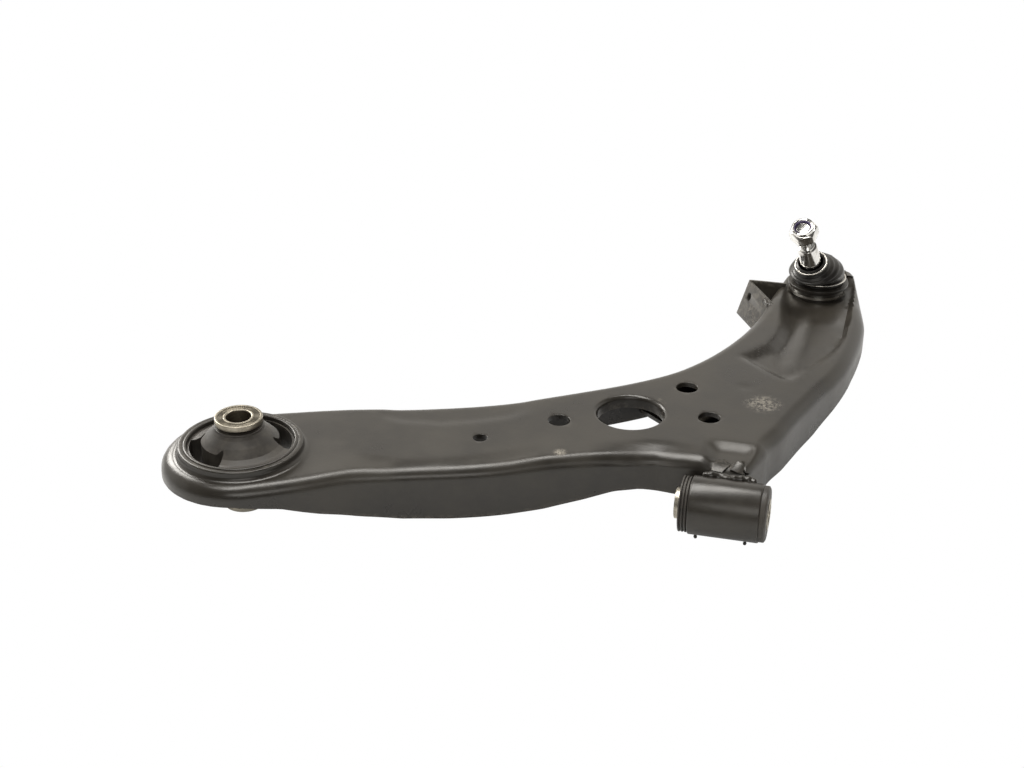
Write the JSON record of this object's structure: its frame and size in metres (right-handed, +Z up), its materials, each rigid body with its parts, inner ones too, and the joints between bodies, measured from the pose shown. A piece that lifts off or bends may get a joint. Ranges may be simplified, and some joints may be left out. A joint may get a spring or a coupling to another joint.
{
  "type": "suspension control arm",
  "caption": "Stamped lower control arm with a vertical rear bush, a horizontal front bush and a ball joint with its stud, boot and lock nut.",
  "frame": {"origin": "centre of the front bush, on its bore axis, half way along its tube", "axes": "+X along the front bush bore, away from the rear bush; +Z up along the rear bush bore; +Y towards the ball joint"},
  "size_m": [0.3814, 0.4277, 0.0949],
  "materials": {
    "e_coat": "black electro-coat over pressed steel, satin gloss",
    "bush_rubber": "moulded black-brown rubber",
    "boot_rubber": "smooth black rubber",
    "phosphated_steel": "bare machined steel, lightly phosphated",
    "bright_zinc": "bright zinc plate",
    "ring_wire": "drawn spring wire",
    "seat_polymer": "natural acetal",
    "nylon": "dyed nylon"
  },
  "bodies": {
    "arm": {"arm_pressing": "e_coat", "lower_reinforcement": "e_coat", "rear_bush_can": "e_coat", "rear_bush_rubber": "bush_rubber", "front_bush_tube": "e_coat", "front_bush_outer_sleeve": "phosphated_steel", "front_bush_rubber": "bush_rubber", "front_tube_weld": "e_coat", "ball_joint_housing": "e_coat", "ball_seat": "seat_polymer", "seat_preload_ring": "boot_rubber", "ball_joint_cover": "phosphated_steel", "housing_snap_ring": "ring_wire", "boot_bottom_ring": "ring_wire", "bracket": "e_coat", "bracket_weld": "e_coat"},
    "front_sleeve": {"front_inner_sleeve": "phosphated_steel"},
    "rear_sleeve": {"rear_inner_sleeve": "phosphated_steel"},
    "boot": {"dust_boot": "boot_rubber"},
    "boot_ring": {"boot_top_ring": "ring_wire"},
    "stud": {"ball_stud": "bright_zinc"},
    "nut": {"lock_nut": "bright_zinc", "nut_nylon_insert": "nylon"}
  },
  "joints": [
    {"name": "front_sleeve_twist", "type": "hinge", "parent": "arm", "child": "front_sleeve", "pos_m": [0, 0, 0], "axis": [1, 0, 0], "range_deg": [-22, 22], "stiffness_Nm_per_rad": 20, "deforming": ["front_bush_rubber"]},
    {"name": "rear_sleeve_tilt", "type": "hinge", "parent": "arm", "child": "rear_sleeve", "pos_m": [-0.276, -0.036, 0.011], "axis": [1, 0, 0], "range_deg": [-10, 10], "stiffness_Nm_per_rad": 40, "deforming": ["rear_bush_rubber"]},
    {"name": "stud_heading", "type": "hinge", "parent": "arm", "child": "boot", "pos_m": [0.023, 0.281, 0.013], "axis": [0, 0, 1], "continuous": true},
    {"name": "stud_swing", "type": "hinge", "parent": "boot", "child": "boot_ring", "pos_m": [0.023, 0.281, 0.013], "axis": [0.9336, -0.3584, 0], "range_deg": [-60, 2], "deforming": ["dust_boot"]},
    {"name": "stud_spin", "type": "hinge", "parent": "boot_ring", "child": "stud", "pos_m": [0.023, 0.281, 0.013], "axis": [-0.1737, -0.4526, 0.8746], "continuous": true},
    {"name": "nut_spin", "type": "hinge", "parent": "stud", "child": "nut", "pos_m": [0.023, 0.281, 0.013], "axis": [-0.1737, -0.4526, 0.8746], "continuous": true}
  ]
}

--

Written request
Quote the data above in full, changing nothing.

Full solution
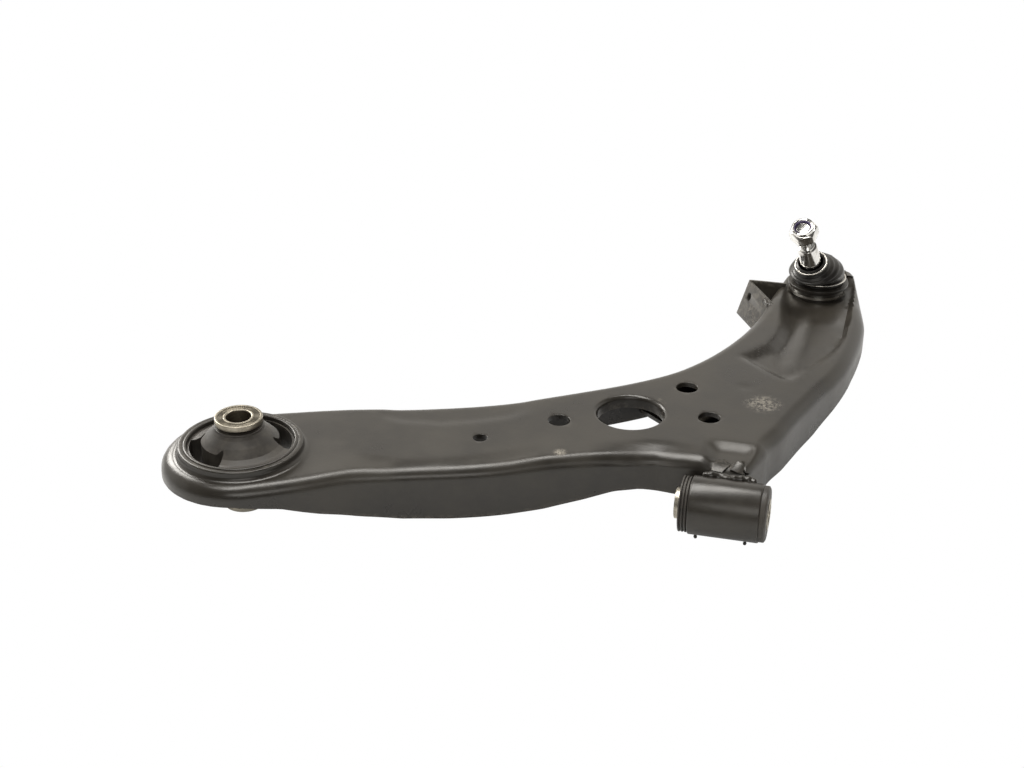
Write the JSON record of this object's structure: its frame and size in metres (right-handed, +Z up), its materials, each rigid body with its parts, inner ones too, and the joints between bodies, measured from the pose shown. A piece that lifts off or bends may get a joint. Ranges may be simplified, and some joints may be left out. A joint may get a spring or a coupling to another joint.
{
  "type": "suspension control arm",
  "caption": "Stamped lower control arm with a vertical rear bush, a horizontal front bush and a ball joint with its stud, boot and lock nut.",
  "frame": {"origin": "centre of the front bush, on its bore axis, half way along its tube", "axes": "+X along the front bush bore, away from the rear bush; +Z up along the rear bush bore; +Y towards the ball joint"},
  "size_m": [0.3814, 0.4277, 0.0949],
  "materials": {
    "e_coat": "black electro-coat over pressed steel, satin gloss",
    "bush_rubber": "moulded black-brown rubber",
    "boot_rubber": "smooth black rubber",
    "phosphated_steel": "bare machined steel, lightly phosphated",
    "bright_zinc": "bright zinc plate",
    "ring_wire": "drawn spring wire",
    "seat_polymer": "natural acetal",
    "nylon": "dyed nylon"
  },
  "bodies": {
    "arm": {"arm_pressing": "e_coat", "lower_reinforcement": "e_coat", "rear_bush_can": "e_coat", "rear_bush_rubber": "bush_rubber", "front_bush_tube": "e_coat", "front_bush_outer_sleeve": "phosphated_steel", "front_bush_rubber": "bush_rubber", "front_tube_weld": "e_coat", "ball_joint_housing": "e_coat", "ball_seat": "seat_polymer", "seat_preload_ring": "boot_rubber", "ball_joint_cover": "phosphated_steel", "housing_snap_ring": "ring_wire", "boot_bottom_ring": "ring_wire", "bracket": "e_coat", "bracket_weld": "e_coat"},
    "front_sleeve": {"front_inner_sleeve": "phosphated_steel"},
    "rear_sleeve": {"rear_inner_sleeve": "phosphated_steel"},
    "boot": {"dust_boot": "boot_rubber"},
    "boot_ring": {"boot_top_ring": "ring_wire"},
    "stud": {"ball_stud": "bright_zinc"},
    "nut": {"lock_nut": "bright_zinc", "nut_nylon_insert": "nylon"}
  },
  "joints": [
    {"name": "front_sleeve_twist", "type": "hinge", "parent": "arm", "child": "front_sleeve", "pos_m": [0, 0, 0], "axis": [1, 0, 0], "range_deg": [-22, 22], "stiffness_Nm_per_rad": 20, "deforming": ["front_bush_rubber"]},
    {"name": "rear_sleeve_tilt", "type": "hinge", "parent": "arm", "child": "rear_sleeve", "pos_m": [-0.276, -0.036, 0.011], "axis": [1, 0, 0], "range_deg": [-10, 10], "stiffness_Nm_per_rad": 40, "deforming": ["rear_bush_rubber"]},
    {"name": "stud_heading", "type": "hinge", "parent": "arm", "child": "boot", "pos_m": [0.023, 0.281, 0.013], "axis": [0, 0, 1], "continuous": true},
    {"name": "stud_swing", "type": "hinge", "parent": "boot", "child": "boot_ring", "pos_m": [0.023, 0.281, 0.013], "axis": [0.9336, -0.3584, 0], "range_deg": [-60, 2], "deforming": ["dust_boot"]},
    {"name": "stud_spin", "type": "hinge", "parent": "boot_ring", "child": "stud", "pos_m": [0.023, 0.281, 0.013], "axis": [-0.1737, -0.4526, 0.8746], "continuous": true},
    {"name": "nut_spin", "type": "hinge", "parent": "stud", "child": "nut", "pos_m": [0.023, 0.281, 0.013], "axis": [-0.1737, -0.4526, 0.8746], "continuous": true}
  ]
}